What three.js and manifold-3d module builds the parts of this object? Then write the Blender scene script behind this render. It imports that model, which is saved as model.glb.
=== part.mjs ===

==

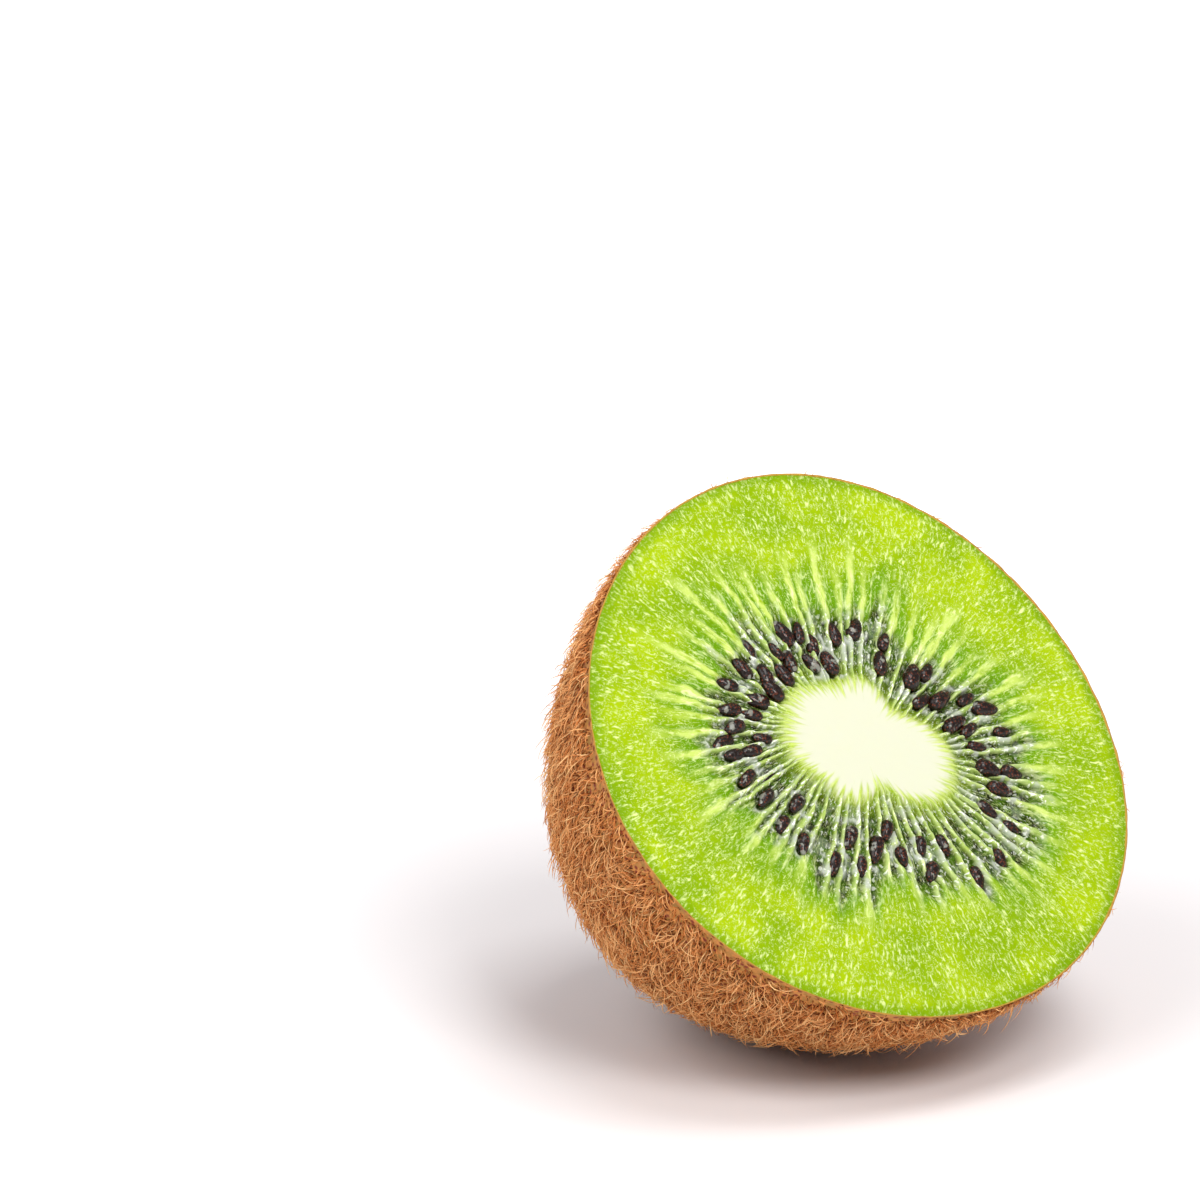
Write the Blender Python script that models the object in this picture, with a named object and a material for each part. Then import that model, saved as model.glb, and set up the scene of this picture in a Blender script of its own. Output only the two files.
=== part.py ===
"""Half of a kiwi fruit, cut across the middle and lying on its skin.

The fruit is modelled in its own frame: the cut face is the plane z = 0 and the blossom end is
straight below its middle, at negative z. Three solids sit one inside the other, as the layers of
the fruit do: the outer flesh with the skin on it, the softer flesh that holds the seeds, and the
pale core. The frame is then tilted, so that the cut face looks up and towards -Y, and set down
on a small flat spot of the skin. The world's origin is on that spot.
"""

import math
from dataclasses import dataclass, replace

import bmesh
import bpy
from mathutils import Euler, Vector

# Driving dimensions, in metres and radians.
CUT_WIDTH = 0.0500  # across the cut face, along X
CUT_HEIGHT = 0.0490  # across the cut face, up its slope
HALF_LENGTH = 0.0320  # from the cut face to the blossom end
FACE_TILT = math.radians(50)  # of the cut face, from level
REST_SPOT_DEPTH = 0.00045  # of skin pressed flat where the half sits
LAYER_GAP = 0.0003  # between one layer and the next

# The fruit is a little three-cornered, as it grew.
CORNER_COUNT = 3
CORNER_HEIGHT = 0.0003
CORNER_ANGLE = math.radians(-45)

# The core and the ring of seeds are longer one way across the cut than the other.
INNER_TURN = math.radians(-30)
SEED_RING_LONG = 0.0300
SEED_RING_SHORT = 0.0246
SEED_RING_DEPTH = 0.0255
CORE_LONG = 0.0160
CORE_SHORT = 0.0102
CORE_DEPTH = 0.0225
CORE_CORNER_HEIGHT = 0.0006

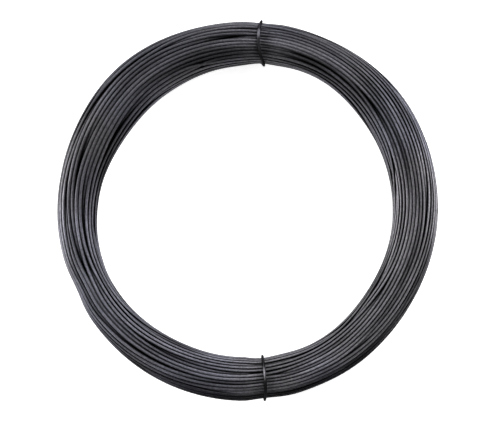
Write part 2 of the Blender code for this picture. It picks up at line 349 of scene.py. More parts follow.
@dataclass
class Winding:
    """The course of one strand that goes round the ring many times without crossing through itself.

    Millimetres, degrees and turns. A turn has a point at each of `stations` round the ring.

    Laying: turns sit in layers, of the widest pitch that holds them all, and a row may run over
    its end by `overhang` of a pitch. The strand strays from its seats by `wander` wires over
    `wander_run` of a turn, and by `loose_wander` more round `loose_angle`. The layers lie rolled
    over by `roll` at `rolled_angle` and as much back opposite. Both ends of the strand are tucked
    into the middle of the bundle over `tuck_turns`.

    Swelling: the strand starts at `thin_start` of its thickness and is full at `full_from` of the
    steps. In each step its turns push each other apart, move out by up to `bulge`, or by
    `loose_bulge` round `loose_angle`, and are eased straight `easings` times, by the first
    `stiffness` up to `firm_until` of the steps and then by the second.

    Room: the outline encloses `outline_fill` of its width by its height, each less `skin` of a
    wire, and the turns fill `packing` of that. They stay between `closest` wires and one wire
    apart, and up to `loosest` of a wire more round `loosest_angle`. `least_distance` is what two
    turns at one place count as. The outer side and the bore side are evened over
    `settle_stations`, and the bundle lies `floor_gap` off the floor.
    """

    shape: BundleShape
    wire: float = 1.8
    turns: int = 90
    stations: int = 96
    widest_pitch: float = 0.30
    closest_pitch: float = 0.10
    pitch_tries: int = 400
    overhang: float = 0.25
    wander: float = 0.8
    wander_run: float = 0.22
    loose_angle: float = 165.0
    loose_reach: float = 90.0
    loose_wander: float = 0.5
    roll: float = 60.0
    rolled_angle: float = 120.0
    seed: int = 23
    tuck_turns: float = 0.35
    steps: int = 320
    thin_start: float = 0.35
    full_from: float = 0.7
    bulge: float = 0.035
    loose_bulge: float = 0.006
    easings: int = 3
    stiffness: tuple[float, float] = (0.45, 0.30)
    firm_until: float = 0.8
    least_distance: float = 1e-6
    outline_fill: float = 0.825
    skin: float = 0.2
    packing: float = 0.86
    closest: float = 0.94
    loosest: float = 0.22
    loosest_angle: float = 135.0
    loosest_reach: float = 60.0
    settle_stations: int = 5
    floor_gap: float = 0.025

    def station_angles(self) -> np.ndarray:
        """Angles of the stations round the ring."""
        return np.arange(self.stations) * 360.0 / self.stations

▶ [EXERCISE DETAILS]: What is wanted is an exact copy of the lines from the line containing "Write the Blender Python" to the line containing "on its skin.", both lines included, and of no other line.

▶ [ANSWER FOR THIS EXERCISE]:
Write the Blender Python script that models the object in this picture, with a named object and a material for each part. Then import that model, saved as model.glb, and set up the scene of this picture in a Blender script of its own. Output only the two files.
=== part.py ===
"""Half of a kiwi fruit, cut across the middle and lying on its skin.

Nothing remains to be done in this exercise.